African slaves were never supposed to be human beings. The cognitive dissonance that European and White Americans faced was so great that they came up with entire social and religious theories to justify the enslavement of a people. Africans were a “Godless” people. They were small-brained, moral-less, and lazy. They needed to be beaten into submission. Their instruments needed to be taken away. All traces of their “heathen” life erased. The African family needed to be separated – not because it was the only way, but because they were a resilient people. They were the ones to replace the beat of the drum with complex hands claps – singing to the tempo of the work they had been forced to do from sun-up to sun-down. They were the ones to maintain the ‘call and response’ structure of their former lives. They were the ones to maintain the improvisatory elements of the music they once sang continents ago. Even though the right to conscience had always been at the core of Americas existence, that type human courtesy was never meant to been extended toward the African slaves. The two edged sword of the Americans was melted down and used for shackles and chains, and what was left over was rammed down African throats. As resourceful and creative as they were, the Africans took the Bible stories used as weapons against their humanity and turned them into song. They turned them into songs of hope – into messages of freedom. They took that White-American, “western music”, fused it with their own and turned that into the precursor of the Blues and Jazz and modern Gospel.
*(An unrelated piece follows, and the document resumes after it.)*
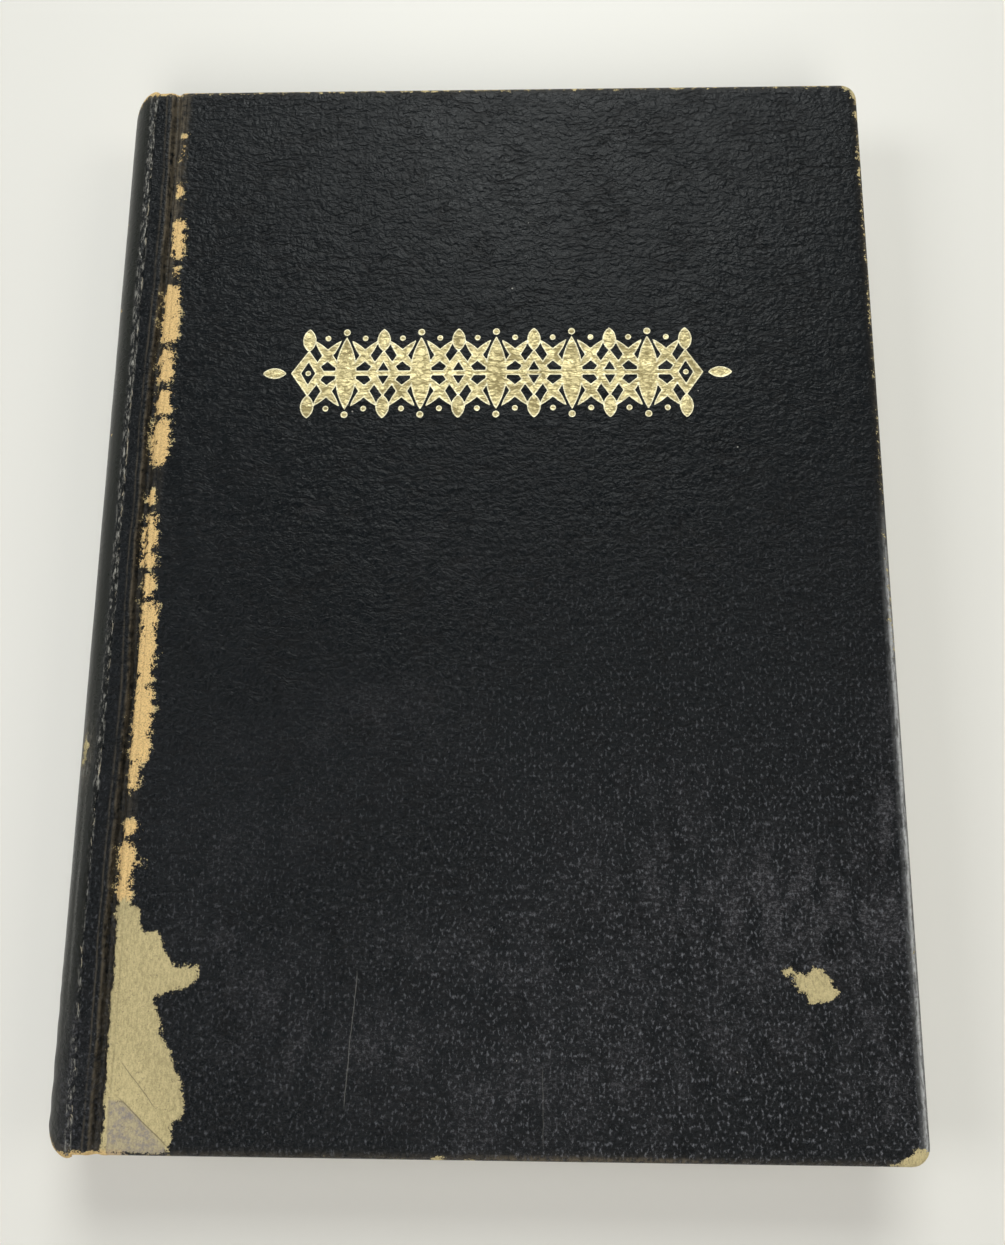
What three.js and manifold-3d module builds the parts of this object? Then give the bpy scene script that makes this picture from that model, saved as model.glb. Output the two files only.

If I’m being totally transparent, at the core of my offense was my own residual guilt. I felt guilty for existing in a space where I allowed the erasure of my own people and myself from my art form. When I walked into that room with Prof. Short, I carried my music and my guilt. Singing the Negro spirituals was my way of finally curving my complacency toward Black erasure in western music. I figured out that it was going to take more than a recital to do that.